__Data excerpt__.
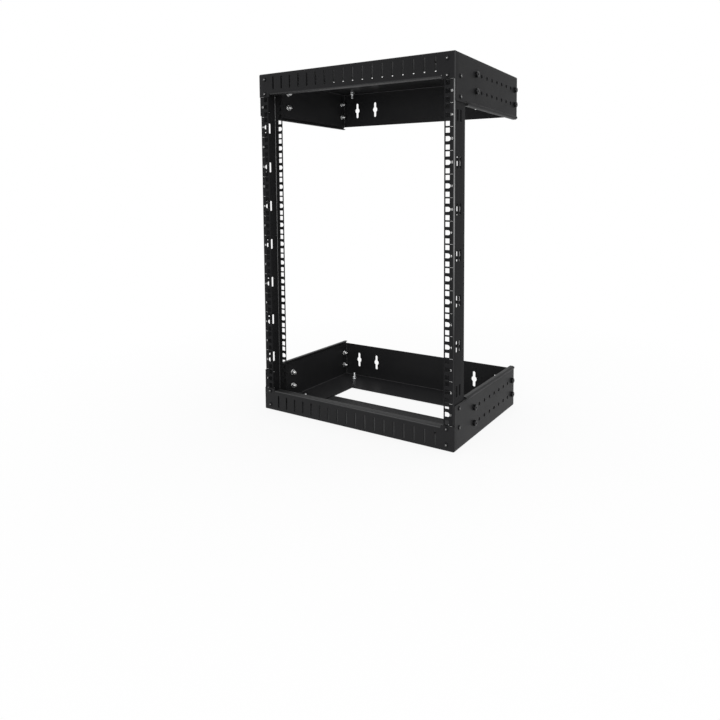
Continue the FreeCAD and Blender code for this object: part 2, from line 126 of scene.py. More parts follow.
paper = bpy.data.materials.new("white_paper")
paper.use_nodes = True
paper_nodes, paper_links = paper.node_tree.nodes, paper.node_tree.links
paper_shader = paper_nodes["Principled BSDF"]
paper_shader.inputs["Base Color"].default_value = PAPER_TONE
paper_shader.inputs["Roughness"].default_value = PAPER_ROUGH
paper_shader.inputs["Specular IOR Level"].default_value = PAPER_SHINE
away = paper_nodes.new("ShaderNodeVectorMath")
away.operation = "LENGTH"
shown = paper_nodes.new("ShaderNodeMixShader")
paper_links.new(paper_nodes.new("ShaderNodeTexCoord").outputs["Object"], away.inputs[0])
paper_links.new(ranged(paper.node_tree, away.outputs["Value"], WHITE_SHARE, FADE),
                shown.inputs["Fac"])
paper_links.new(paper_shader.outputs[0], shown.inputs[1])
paper_links.new(paper_nodes.new("ShaderNodeEmission").outputs[0], shown.inputs[2])
seen_white(paper.node_tree, shown.outputs[0], paper_shader.outputs[0],
           paper_nodes["Material Output"].inputs["Surface"])
floor_mesh = bpy.data.meshes.new("floor")
floor_mesh.from_pydata([(PAPER_HALF * x, PAPER_HALF * y, 0)
                        for x, y in ((-1, -1), (1, -1), (1, 1), (-1, 1))], [], [(0, 1, 2, 3)])
floor_mesh.materials.append(paper)
floor = bpy.data.objects.new("floor", floor_mesh)
bpy.context.scene.collection.objects.link(floor)

# Soft boxes: one in front, one on the right, a weaker one on the left, and a strong one over
# the top. The folds that face them carry the bright lines of the photograph, made brighter by the
# painted highlights on the folds.
for name, place, aim, size, power in (
        ("front_box", (0.9, -2.5, 1.4), (0, 0, 0.35), 1.6, 20),
        ("right_box", (2.7, -0.9, 0.9), (0, 0, 0.25), 1.4, 9),
        ("left_box", (-2.4, -0.9, 1.2), (0, 0, 0.4), 1.4, 6),
        ("top_box", (0.2, 0.3, 2.9), (0, 0, 0.3), 1.8, 30)):
    lamp = bpy.data.objects.new(name, bpy.data.lights.new(name, "AREA"))
    lamp.data.energy, lamp.data.size = power, size
    lamp.location = place
    lamp.rotation_euler = (Vector(aim) - lamp.location).to_track_quat("-Z", "Y").to_euler()
    bpy.context.scene.collection.objects.link(lamp)

# Front frames of the two trays: each is one sheet of steel, punched, folded and powder
# coated black. A slotted beam with a lip, a floor with two side strips, and two arms whose
# free edge is rolled a little outwards and hemmed. The top one is the bottom one turned over.
MM = 0.001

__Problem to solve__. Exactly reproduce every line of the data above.

__Exercise answer__.
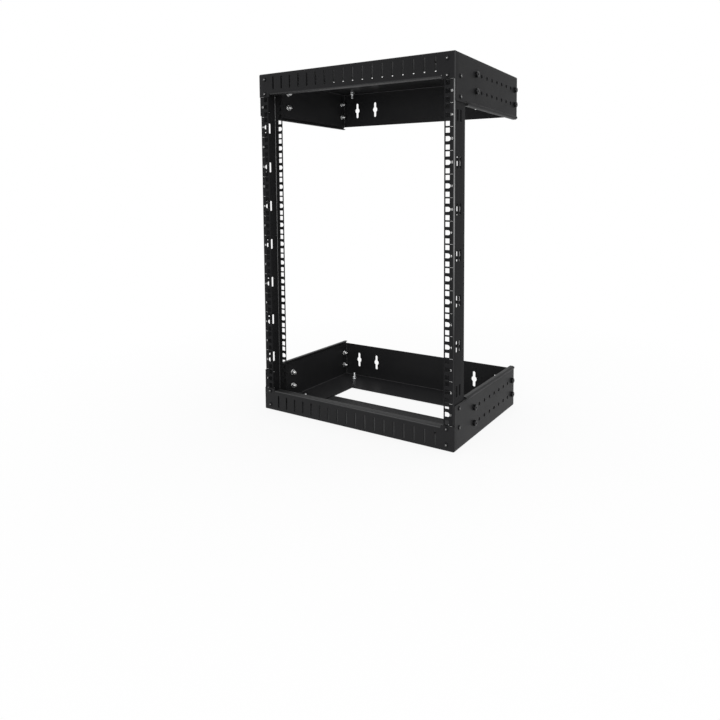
Continue the FreeCAD and Blender code for this object: part 2, from line 126 of scene.py. More parts follow.
paper = bpy.data.materials.new("white_paper")
paper.use_nodes = True
paper_nodes, paper_links = paper.node_tree.nodes, paper.node_tree.links
paper_shader = paper_nodes["Principled BSDF"]
paper_shader.inputs["Base Color"].default_value = PAPER_TONE
paper_shader.inputs["Roughness"].default_value = PAPER_ROUGH
paper_shader.inputs["Specular IOR Level"].default_value = PAPER_SHINE
away = paper_nodes.new("ShaderNodeVectorMath")
away.operation = "LENGTH"
shown = paper_nodes.new("ShaderNodeMixShader")
paper_links.new(paper_nodes.new("ShaderNodeTexCoord").outputs["Object"], away.inputs[0])
paper_links.new(ranged(paper.node_tree, away.outputs["Value"], WHITE_SHARE, FADE),
                shown.inputs["Fac"])
paper_links.new(paper_shader.outputs[0], shown.inputs[1])
paper_links.new(paper_nodes.new("ShaderNodeEmission").outputs[0], shown.inputs[2])
seen_white(paper.node_tree, shown.outputs[0], paper_shader.outputs[0],
           paper_nodes["Material Output"].inputs["Surface"])
floor_mesh = bpy.data.meshes.new("floor")
floor_mesh.from_pydata([(PAPER_HALF * x, PAPER_HALF * y, 0)
                        for x, y in ((-1, -1), (1, -1), (1, 1), (-1, 1))], [], [(0, 1, 2, 3)])
floor_mesh.materials.append(paper)
floor = bpy.data.objects.new("floor", floor_mesh)
bpy.context.scene.collection.objects.link(floor)

# Soft boxes: one in front, one on the right, a weaker one on the left, and a strong one over
# the top. The folds that face them carry the bright lines of the photograph, made brighter by the
# painted highlights on the folds.
for name, place, aim, size, power in (
        ("front_box", (0.9, -2.5, 1.4), (0, 0, 0.35), 1.6, 20),
        ("right_box", (2.7, -0.9, 0.9), (0, 0, 0.25), 1.4, 9),
        ("left_box", (-2.4, -0.9, 1.2), (0, 0, 0.4), 1.4, 6),
        ("top_box", (0.2, 0.3, 2.9), (0, 0, 0.3), 1.8, 30)):
    lamp = bpy.data.objects.new(name, bpy.data.lights.new(name, "AREA"))
    lamp.data.energy, lamp.data.size = power, size
    lamp.location = place
    lamp.rotation_euler = (Vector(aim) - lamp.location).to_track_quat("-Z", "Y").to_euler()
    bpy.context.scene.collection.objects.link(lamp)

# Front frames of the two trays: each is one sheet of steel, punched, folded and powder
# coated black. A slotted beam with a lip, a floor with two side strips, and two arms whose
# free edge is rolled a little outwards and hemmed. The top one is the bottom one turned over.
MM = 0.001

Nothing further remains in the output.